If you’ve decided that you want to try bagging your first buck on the first day of deer hunting season, don’t wait until then to explore your hunting ground. Your first hunt is sure to bring excitement, but it can also produce nervousness. Spending time getting to know the area you’ll be hunting can help with the nerves, especially if you’re not accustomed to that environment. Familiarizing yourself with the sounds and smells of the trees and other foliage and scouting out possible footpaths or perches can help keep your first hunt from turning into a nightmare of a trip because you weren’t prepared for the dense foliage, got lost when you wandered off a path, or spent too much time trying to find a good vantage point. You also might consider making your first target something smaller than a deer. Small game can be a better choice for new hunters because smaller animals are usually more plentiful and less challenging than bigger game. Early success can increase your confidence moving forward.

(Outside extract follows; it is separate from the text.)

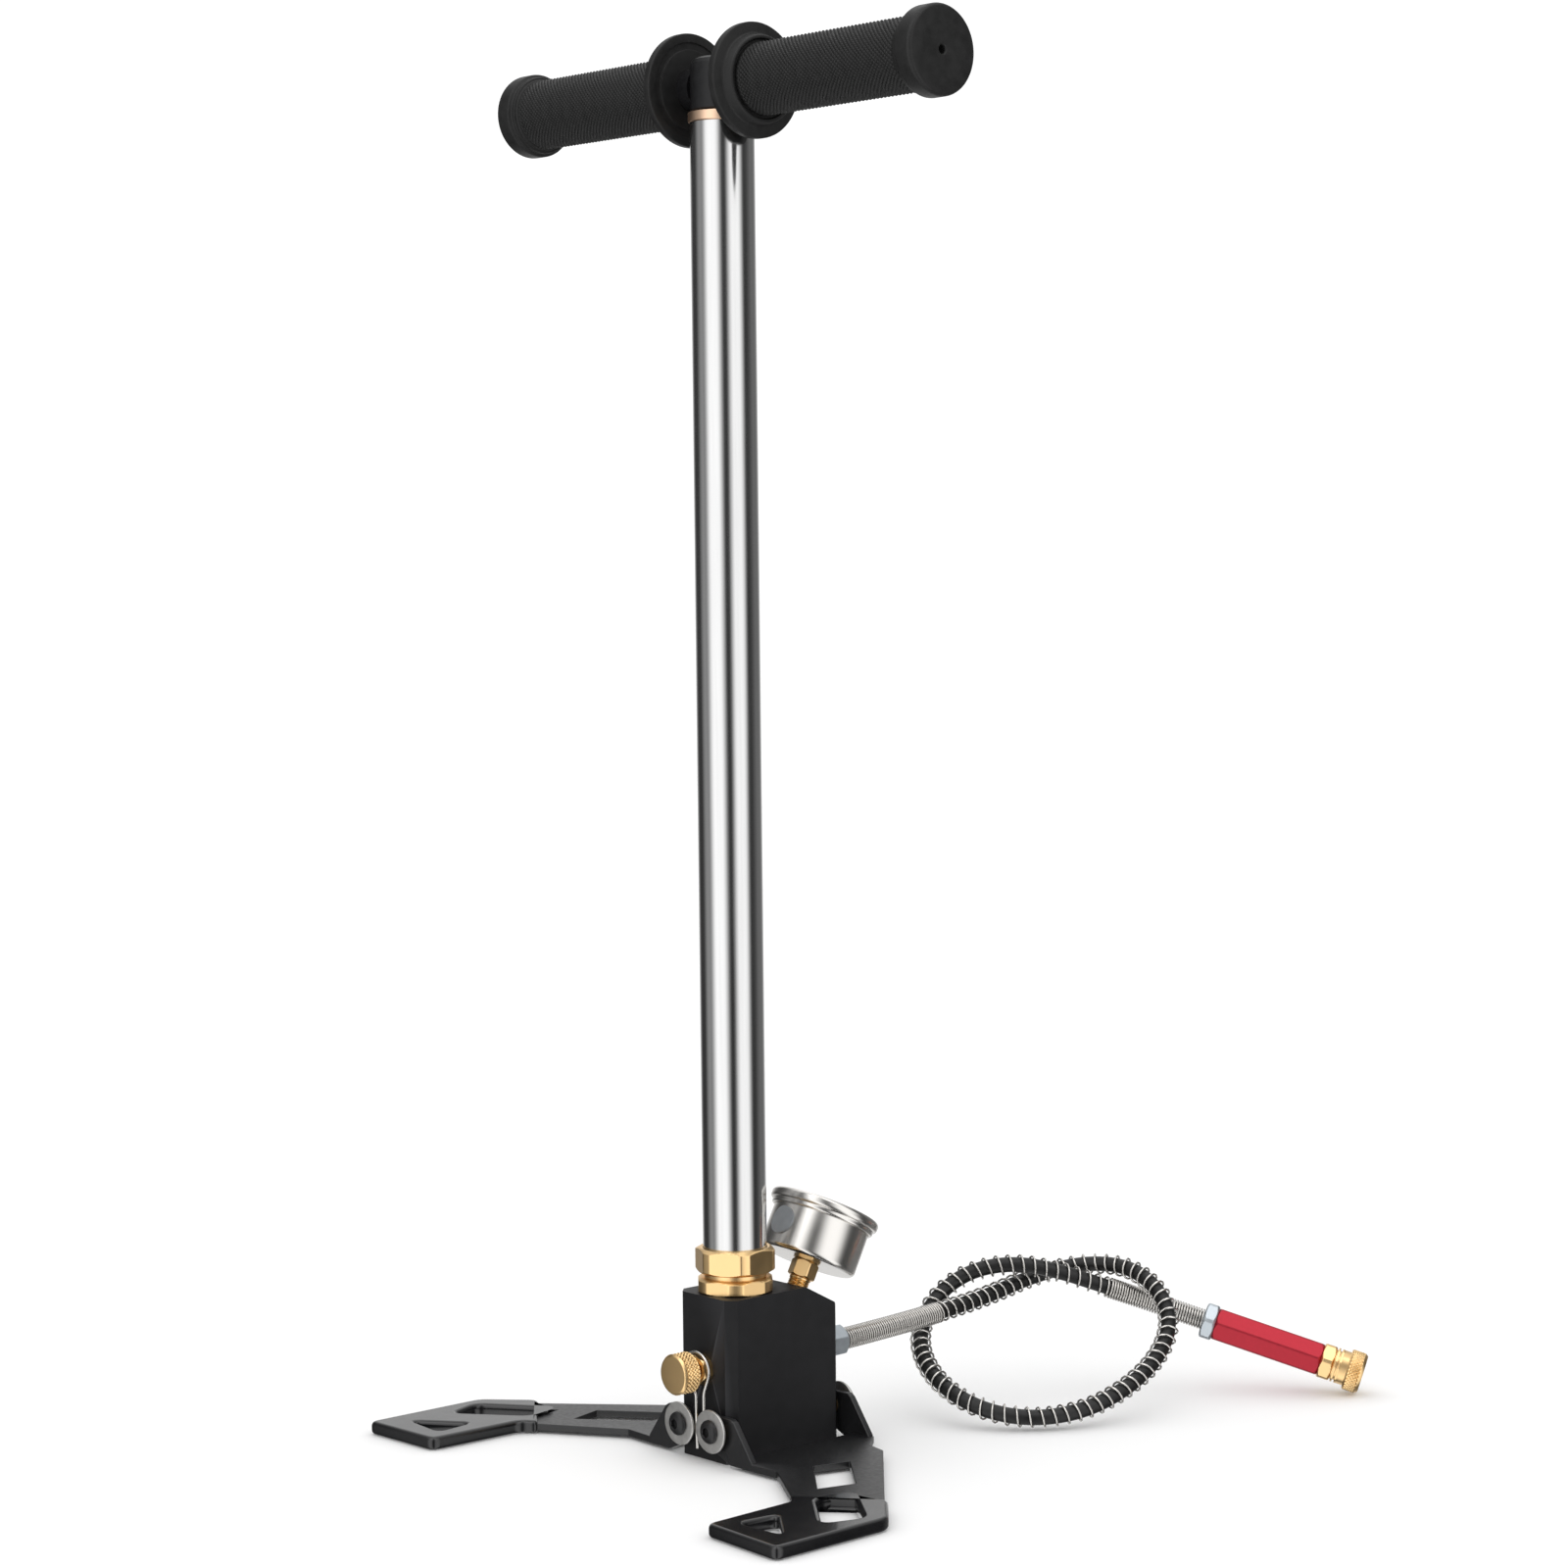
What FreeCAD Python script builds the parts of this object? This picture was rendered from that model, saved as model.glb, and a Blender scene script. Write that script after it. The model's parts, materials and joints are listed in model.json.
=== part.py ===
import FreeCAD, Part
import math
import os
import Sketcher

# Three-stage high-pressure stirrup pump with fold-up feet, gauge and hose.
# Frame: millimetres, origin on the floor under the barrel's axis, +Z up the
# barrel, +X to the rear, where the gauge and the hose are, and +Y to the left foot.

DIMENSIONS = {
    # barrel and its nuts
    "barrel_od": 28.0, "barrel_id": 25.0, "barrel_low": 84.0, "barrel_top": 578.7,
    "nut_across_flats": 32.5, "nut_turned_od": 35.4, "nut_low": 80.5, "nut_top": 91.5,
    "union_across_flats": 32.5, "union_turned_od": 34.6, "union_hex_top": 78.5,
    "union_neck_od": 27.4, "union_spigot_od": 22.0, "union_thread_od": 24.96,
    "union_low": 50.0, "union_top": 100.0,
    "gland_od": 29.3, "gland_top": 582.9, "gland_low": 560.0,
    # plunger
    "piston_tube_od": 20.0, "piston_tube_id": 17.0, "piston_tube_low": 118.0,
    "piston_tube_top": 589.5, "piston_od": 24.9, "piston_low": 106.0,
    "inner_tube_od": 12.0, "inner_tube_id": 9.0, "inner_tube_low": 60.0,
    "inner_tube_top": 560.0, "rod_od": 5.0, "rod_low": 100.0,
    "fit_gap": 0.05, "stroke": 425.0,
    # handle
    "bar_height": 594.3, "boss_od": 27.0, "boss_low": 583.2, "boss_top": 606.0,
    "arm_od": 18.0, "stub_od": 8.6, "arm_end": 132.0, "half_handle": 136.0,
    "grip_inner_face": 19.5, "flange_od": 49.0, "flange_width": 3.6,
    "collar_od": 37.0, "collar_width": 4.6, "grip_od": 31.2,
    "cap_od": 37.4, "cap_width": 9.0, "cap_step_od": 34.4, "cap_step_width": 4.0,
    # base block
    "block_front": 18.5, "block_rear": 46.5, "block_half_width": 18.0,
    "block_height": 72.0, "corner_chamfer": 4.0, "facet_start": 25.5, "facet_angle": 28.0,
    "port_height": 40.0, "port_od": 9.7, "passage_od": 3.0,
    # foot plates and their hinges
    "hinge_offset": 10.5, "hinge_height": 15.0, "eye_radius": 9.5, "ear_rise": 6.6, "ear_gap": 0.2,
    "sheet_thickness": 3.0, "sheet_low": 1.5, "coat": 1.5, "bush_od": 8.0,
    "bush_length": 5.0, "screw_od": 6.0, "screw_depth": 11.0, "washer_od": 19.0,
    "washer_thickness": 1.2, "head_od": 10.4, "head_height": 2.7, "socket_flats": 4.0,
    # bleed valve and its clip
    "bleed_hex_flats": 12.0, "bleed_hex_length": 5.0, "knob_od": 18.0,
    "knob_back": 27.3, "knob_face": 36.3, "bleed_stem_od": 6.0, "bleed_neck_od": 8.6,
    "clip_wire": 1.5, "clip_plane": 22.7, "clip_loop": 8.5,
    # gauge, measured along its own axis from the sloping facet
    "gauge_x": 35.6, "gauge_z": 66.63, "stem_flats": 11.2, "stem_hex_low": 5.8,
    "stem_hex_top": 13.4, "case_od": 44.4, "case_low": 13.4, "case_top": 35.2,
    "case_wall": 0.8, "bezel_od": 50.2, "bezel_top": 40.0, "dial_level": 32.0,
    "needle_level": 33.2, "lens_level": 35.2, "plug_od": 12.6,
    # hose and its end
    "fitting_flats": 13.0, "fitting_end": 63.0, "hose_od": 7.0, "hose_id": 3.0,
    "guard_od": 10.0, "guard_id": 8.2, "end_nut_flats": 16.4, "end_nut_length": 6.0,
    "filter_flats": 14.6, "filter_length": 51.3, "coupler_length": 20.3,
    "coupler_hex_flats": 16.0, "coupler_hex_length": 6.0, "coupler_neck_od": 14.0,
    "coupler_ring_od": 17.0, "sleeve_od": 19.4, "sleeve_length": 7.6, "sleeve_travel": 3.0,
    "probe_od": 8.0, "probe_depth": 12.0,
}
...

Don’t go nuts buying everything in the store that’s aimed at outfitting hunters. Again, talking to experienced hunters or doing a little online research can make sure you buy what you need without spending a ton of money on stuff you don’t.
If you take the necessary steps to prepare yourself for hunting, you may find that it provides a great recreational outlet and a means of providing food for your family. Jumping into it blindly can be disappointing at best, disastrous at worst.